Hope this helps. I too use this show as a perfect accompaniment to late night cramming sessions for my upcoming finals.

Gardenhead said...

cool thanks!

aoife mc said...

Lovely description of listening to the radio - and the links above for Dineen's programme are great, I haven't listened to his show for about 2 years now. Will get back into it.
Also - that Spaceman track is ace!

aoife mc said...

I just tried to download the dineen shows - the links seem to be a bit messed up, they won't load. I'll try again later.
Today FM has an unforgivably rubbish website. Just putting that out there.

Adam Ball said...

TodayFM's website does look a bit 1997 doesn't it. I too recall listening to Donal's first ever show on Radio Ireland. Wonderful show that turned me on to a lot of new music.
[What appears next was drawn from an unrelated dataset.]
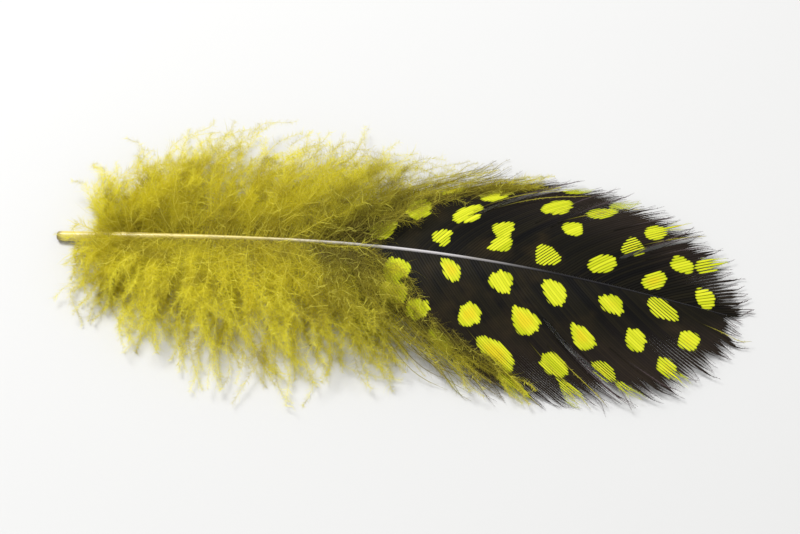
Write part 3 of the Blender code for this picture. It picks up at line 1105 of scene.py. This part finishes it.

I've been out of the country since 2003 and would love to listen to him again. I regularly listen to Pet Sounds on the web but Small Hours is way too late for me.

I read an unsubstantiated rumour about a move to Phantom on another forum. Sounds like anywhere would be a good move.

As to why there is not a podcast - well that shows such little support. I'll email TodayFM.

Adam

Brendan said...

Records most nights, with good connectivity.